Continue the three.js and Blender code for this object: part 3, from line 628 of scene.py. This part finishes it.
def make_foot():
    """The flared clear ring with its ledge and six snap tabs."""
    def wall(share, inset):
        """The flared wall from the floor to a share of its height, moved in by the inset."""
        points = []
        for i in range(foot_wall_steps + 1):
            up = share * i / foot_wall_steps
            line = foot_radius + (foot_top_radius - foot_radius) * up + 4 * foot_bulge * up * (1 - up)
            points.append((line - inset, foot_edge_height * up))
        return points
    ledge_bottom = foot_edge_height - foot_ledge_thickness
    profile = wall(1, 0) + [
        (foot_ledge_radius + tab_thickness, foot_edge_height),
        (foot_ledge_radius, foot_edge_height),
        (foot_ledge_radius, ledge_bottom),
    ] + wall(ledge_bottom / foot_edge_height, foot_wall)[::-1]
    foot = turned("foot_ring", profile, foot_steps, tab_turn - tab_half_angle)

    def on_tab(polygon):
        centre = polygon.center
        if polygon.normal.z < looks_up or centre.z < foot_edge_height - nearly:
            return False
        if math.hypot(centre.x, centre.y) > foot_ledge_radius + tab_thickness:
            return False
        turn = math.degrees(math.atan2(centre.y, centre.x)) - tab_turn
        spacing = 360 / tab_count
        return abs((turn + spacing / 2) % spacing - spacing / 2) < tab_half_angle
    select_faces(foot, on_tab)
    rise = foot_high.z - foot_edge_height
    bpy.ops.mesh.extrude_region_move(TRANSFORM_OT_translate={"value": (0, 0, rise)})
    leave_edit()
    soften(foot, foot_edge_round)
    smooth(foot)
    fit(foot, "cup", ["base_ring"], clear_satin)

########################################

WHAT THE TASK ASKS → All of the material must be reproduced exactly.

SOLUTION TO THE EXERCISE →
Continue the three.js and Blender code for this object: part 3, from line 628 of scene.py. This part finishes it.
def make_foot():
    """The flared clear ring with its ledge and six snap tabs."""
    def wall(share, inset):
        """The flared wall from the floor to a share of its height, moved in by the inset."""
        points = []
        for i in range(foot_wall_steps + 1):
            up = share * i / foot_wall_steps
            line = foot_radius + (foot_top_radius - foot_radius) * up + 4 * foot_bulge * up * (1 - up)
            points.append((line - inset, foot_edge_height * up))
        return points
    ledge_bottom = foot_edge_height - foot_ledge_thickness
    profile = wall(1, 0) + [
        (foot_ledge_radius + tab_thickness, foot_edge_height),
        (foot_ledge_radius, foot_edge_height),
        (foot_ledge_radius, ledge_bottom),
    ] + wall(ledge_bottom / foot_edge_height, foot_wall)[::-1]
    foot = turned("foot_ring", profile, foot_steps, tab_turn - tab_half_angle)

    def on_tab(polygon):
        centre = polygon.center
        if polygon.normal.z < looks_up or centre.z < foot_edge_height - nearly:
            return False
        if math.hypot(centre.x, centre.y) > foot_ledge_radius + tab_thickness:
            return False
        turn = math.degrees(math.atan2(centre.y, centre.x)) - tab_turn
        spacing = 360 / tab_count
        return abs((turn + spacing / 2) % spacing - spacing / 2) < tab_half_angle
    select_faces(foot, on_tab)
    rise = foot_high.z - foot_edge_height
    bpy.ops.mesh.extrude_region_move(TRANSFORM_OT_translate={"value": (0, 0, rise)})
    leave_edit()
    soften(foot, foot_edge_round)
    smooth(foot)
    fit(foot, "cup", ["base_ring"], clear_satin)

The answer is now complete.